Ayers is now a professor of education at the University of Illinois in Chicago. He and Obama served on a couple of philanthropic boards together, along with several prominent Republicans. Obama -- who was 8 years old -- when Ayers lead the Weather Underground has specifically and repeatedly condemned the group's violence.

The McCain campaign is "waving the bloody shirt" writes The Wall Street Journal's Thomas Frank. That's a reference to the post-Civil War Republicans who for decade would parade out old Union soldiers to remind voters of the conflict and keep Democrats out of office.

Frank, an oasis of common sense in the dry wasteland of thought generally found in the Journal's editorial pages, is a friend of Ayers whom he describes as "a dedicated servant of those less fortunate than himself; because he is unfailingly generous to people who ask for his help; and because he is kind and affable and even humble."
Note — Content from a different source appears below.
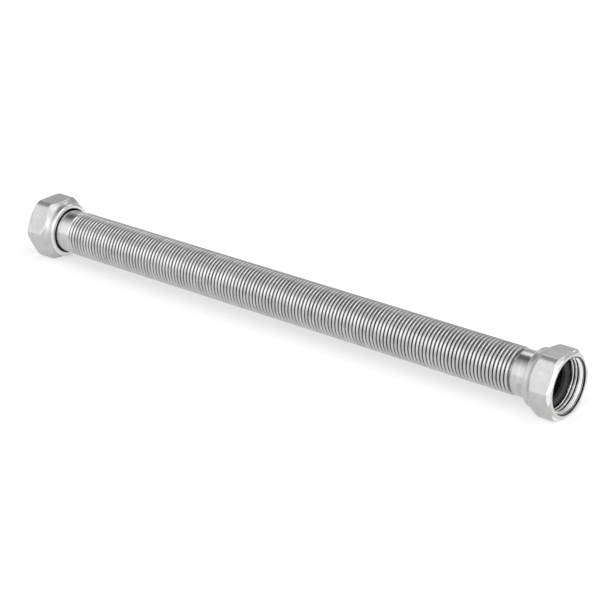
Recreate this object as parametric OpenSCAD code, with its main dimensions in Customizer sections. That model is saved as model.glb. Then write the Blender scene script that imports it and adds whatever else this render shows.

McCain needs Ayers. He is a diversion to distract voters from the truth that -- in spite of what he says -- McCain truly is another George W. Bush on the essential issues and especially in the way he campaigns.

"The McCain campaign has made much of its leader's honor and bravery, but now it has chosen to mount its greatest attack against a man who poses no conceivable threat to the country, who has nothing to do with this year's issues, and who cannot or will not defend himself. Apparently this makes him an irresistible target."

McCain often bellows on the campaign trail "Who is the real Senator Obama?" Through his Ayers diversion and campaign we now know who the real Senator McCain is.

"There are a lot of things to call this tactic," Thomas Frank concludes, "but 'country first isn't one of them.' The nation wants its hope and confidence restored, and Republican leaders have chose instead to wave the bloody shirt. This is their vilest hour."

The vile John McCain rolled snake eyes. Paddy Power saw it coming.